┌──

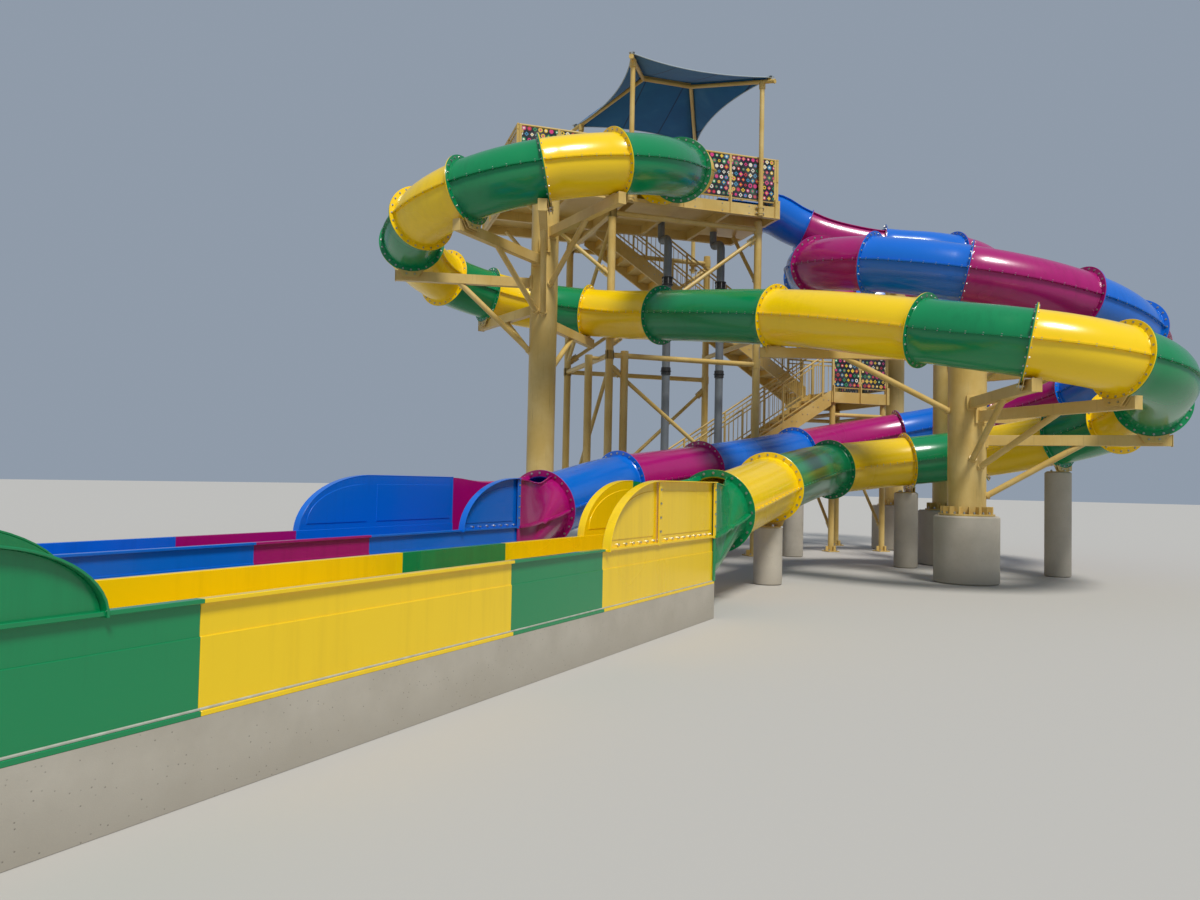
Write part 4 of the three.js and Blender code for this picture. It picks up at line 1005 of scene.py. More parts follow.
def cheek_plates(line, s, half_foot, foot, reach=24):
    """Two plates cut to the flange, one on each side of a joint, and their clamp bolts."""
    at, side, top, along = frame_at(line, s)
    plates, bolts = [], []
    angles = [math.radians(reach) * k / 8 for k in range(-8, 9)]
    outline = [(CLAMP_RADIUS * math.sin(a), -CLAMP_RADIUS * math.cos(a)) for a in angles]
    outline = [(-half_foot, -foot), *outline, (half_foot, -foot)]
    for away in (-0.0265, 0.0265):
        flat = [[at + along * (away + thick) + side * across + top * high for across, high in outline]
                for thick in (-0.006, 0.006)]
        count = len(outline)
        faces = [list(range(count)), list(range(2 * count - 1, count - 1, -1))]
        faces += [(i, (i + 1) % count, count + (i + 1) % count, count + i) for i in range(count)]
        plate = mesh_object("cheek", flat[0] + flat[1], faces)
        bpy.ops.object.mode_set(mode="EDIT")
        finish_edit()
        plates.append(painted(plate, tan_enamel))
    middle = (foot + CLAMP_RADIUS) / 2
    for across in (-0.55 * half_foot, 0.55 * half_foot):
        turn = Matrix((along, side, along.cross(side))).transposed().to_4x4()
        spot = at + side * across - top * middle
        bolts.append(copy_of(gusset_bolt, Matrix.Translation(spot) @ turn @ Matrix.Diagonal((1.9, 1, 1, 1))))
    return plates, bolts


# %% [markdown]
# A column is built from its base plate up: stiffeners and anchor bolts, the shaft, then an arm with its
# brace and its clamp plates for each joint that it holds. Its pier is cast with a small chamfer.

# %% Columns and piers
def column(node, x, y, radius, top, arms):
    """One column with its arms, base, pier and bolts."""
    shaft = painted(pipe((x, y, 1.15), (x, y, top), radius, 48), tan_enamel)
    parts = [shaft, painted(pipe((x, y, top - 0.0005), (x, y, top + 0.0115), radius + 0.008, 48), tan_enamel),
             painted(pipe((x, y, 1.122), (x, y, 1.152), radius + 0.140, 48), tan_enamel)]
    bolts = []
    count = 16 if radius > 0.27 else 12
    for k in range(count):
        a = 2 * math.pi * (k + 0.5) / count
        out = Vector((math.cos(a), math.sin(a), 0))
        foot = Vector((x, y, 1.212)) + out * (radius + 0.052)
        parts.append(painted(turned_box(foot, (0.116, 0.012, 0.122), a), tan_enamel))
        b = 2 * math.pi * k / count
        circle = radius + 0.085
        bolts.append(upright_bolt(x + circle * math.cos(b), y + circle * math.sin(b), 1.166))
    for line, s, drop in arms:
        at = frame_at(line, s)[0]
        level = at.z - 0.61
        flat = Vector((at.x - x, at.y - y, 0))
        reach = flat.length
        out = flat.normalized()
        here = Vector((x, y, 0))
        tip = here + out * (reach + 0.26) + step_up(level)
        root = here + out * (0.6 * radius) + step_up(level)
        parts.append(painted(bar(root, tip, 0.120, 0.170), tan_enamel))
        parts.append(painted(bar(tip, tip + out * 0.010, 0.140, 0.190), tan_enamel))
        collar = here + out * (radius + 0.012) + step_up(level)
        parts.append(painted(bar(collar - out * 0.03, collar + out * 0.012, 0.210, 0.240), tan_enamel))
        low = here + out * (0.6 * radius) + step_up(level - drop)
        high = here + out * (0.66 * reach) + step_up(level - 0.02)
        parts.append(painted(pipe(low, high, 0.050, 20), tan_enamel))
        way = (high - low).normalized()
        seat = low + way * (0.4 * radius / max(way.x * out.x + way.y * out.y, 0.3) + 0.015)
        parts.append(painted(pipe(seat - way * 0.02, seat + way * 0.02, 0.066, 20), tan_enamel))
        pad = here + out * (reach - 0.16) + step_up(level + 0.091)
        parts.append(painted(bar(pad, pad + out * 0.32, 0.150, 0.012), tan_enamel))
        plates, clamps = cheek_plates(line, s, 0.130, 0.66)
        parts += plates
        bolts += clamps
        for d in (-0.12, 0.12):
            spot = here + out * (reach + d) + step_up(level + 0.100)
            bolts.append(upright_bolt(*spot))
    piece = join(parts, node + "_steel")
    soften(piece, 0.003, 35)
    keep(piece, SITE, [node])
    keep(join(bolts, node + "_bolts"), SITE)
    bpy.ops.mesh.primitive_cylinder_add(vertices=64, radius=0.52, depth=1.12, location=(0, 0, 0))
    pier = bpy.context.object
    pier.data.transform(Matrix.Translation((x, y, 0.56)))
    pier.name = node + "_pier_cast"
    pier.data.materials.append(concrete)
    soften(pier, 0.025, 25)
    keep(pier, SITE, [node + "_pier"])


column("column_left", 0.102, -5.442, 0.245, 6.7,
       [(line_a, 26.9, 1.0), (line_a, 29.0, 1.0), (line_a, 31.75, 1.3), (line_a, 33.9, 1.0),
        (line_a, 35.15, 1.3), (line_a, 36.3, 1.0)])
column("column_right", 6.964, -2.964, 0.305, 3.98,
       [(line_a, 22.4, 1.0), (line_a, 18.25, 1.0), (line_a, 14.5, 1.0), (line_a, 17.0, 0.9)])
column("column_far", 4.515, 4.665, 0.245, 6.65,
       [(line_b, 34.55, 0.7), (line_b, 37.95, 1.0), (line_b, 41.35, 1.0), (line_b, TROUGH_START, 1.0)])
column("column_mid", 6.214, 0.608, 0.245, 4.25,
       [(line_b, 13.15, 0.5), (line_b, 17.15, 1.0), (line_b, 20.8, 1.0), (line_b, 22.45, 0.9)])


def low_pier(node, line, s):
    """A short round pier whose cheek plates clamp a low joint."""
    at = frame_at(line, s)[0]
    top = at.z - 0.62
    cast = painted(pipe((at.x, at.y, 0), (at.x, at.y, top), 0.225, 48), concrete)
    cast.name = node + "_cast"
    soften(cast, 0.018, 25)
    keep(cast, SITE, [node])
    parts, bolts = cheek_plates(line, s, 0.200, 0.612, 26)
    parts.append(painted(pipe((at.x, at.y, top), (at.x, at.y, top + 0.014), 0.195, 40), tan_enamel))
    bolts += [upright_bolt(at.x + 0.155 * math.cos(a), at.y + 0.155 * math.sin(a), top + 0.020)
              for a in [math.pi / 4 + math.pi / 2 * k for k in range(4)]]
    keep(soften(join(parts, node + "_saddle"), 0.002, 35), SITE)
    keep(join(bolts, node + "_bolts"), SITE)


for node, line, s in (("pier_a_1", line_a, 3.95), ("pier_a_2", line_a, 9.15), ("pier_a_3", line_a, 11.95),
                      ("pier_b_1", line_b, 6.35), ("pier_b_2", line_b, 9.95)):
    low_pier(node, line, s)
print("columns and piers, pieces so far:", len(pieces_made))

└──

# SET PROBLEM:
Reproduce exactly, please, only the lines from the start of the data above to the line that contains "# brace and", with both ends kept.

# RESULT OF THE TASK:
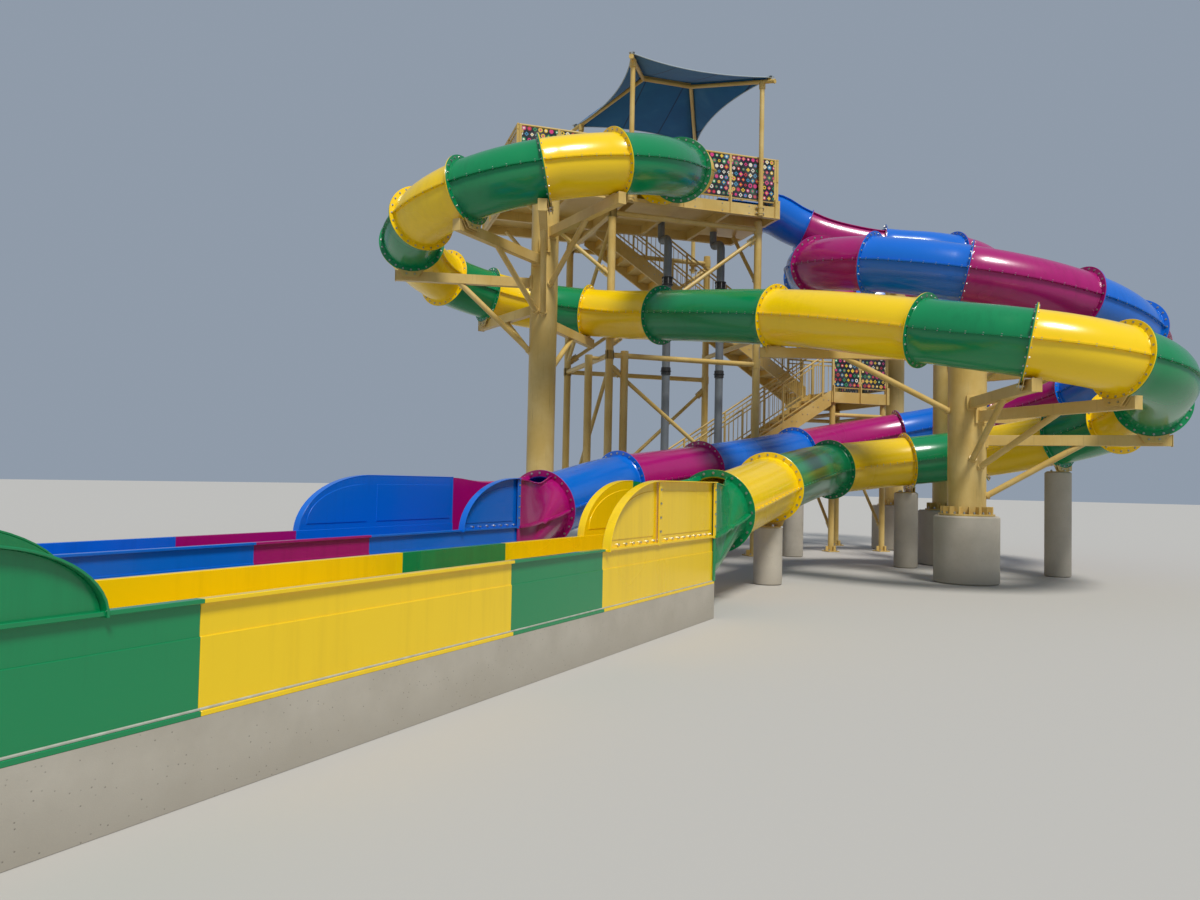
Write part 4 of the three.js and Blender code for this picture. It picks up at line 1005 of scene.py. More parts follow.
def cheek_plates(line, s, half_foot, foot, reach=24):
    """Two plates cut to the flange, one on each side of a joint, and their clamp bolts."""
    at, side, top, along = frame_at(line, s)
    plates, bolts = [], []
    angles = [math.radians(reach) * k / 8 for k in range(-8, 9)]
    outline = [(CLAMP_RADIUS * math.sin(a), -CLAMP_RADIUS * math.cos(a)) for a in angles]
    outline = [(-half_foot, -foot), *outline, (half_foot, -foot)]
    for away in (-0.0265, 0.0265):
        flat = [[at + along * (away + thick) + side * across + top * high for across, high in outline]
                for thick in (-0.006, 0.006)]
        count = len(outline)
        faces = [list(range(count)), list(range(2 * count - 1, count - 1, -1))]
        faces += [(i, (i + 1) % count, count + (i + 1) % count, count + i) for i in range(count)]
        plate = mesh_object("cheek", flat[0] + flat[1], faces)
        bpy.ops.object.mode_set(mode="EDIT")
        finish_edit()
        plates.append(painted(plate, tan_enamel))
    middle = (foot + CLAMP_RADIUS) / 2
    for across in (-0.55 * half_foot, 0.55 * half_foot):
        turn = Matrix((along, side, along.cross(side))).transposed().to_4x4()
        spot = at + side * across - top * middle
        bolts.append(copy_of(gusset_bolt, Matrix.Translation(spot) @ turn @ Matrix.Diagonal((1.9, 1, 1, 1))))
    return plates, bolts


# %% [markdown]
# A column is built from its base plate up: stiffeners and anchor bolts, the shaft, then an arm with its
# brace and its clamp plates for each joint that it holds. Its pier is cast with a small chamfer.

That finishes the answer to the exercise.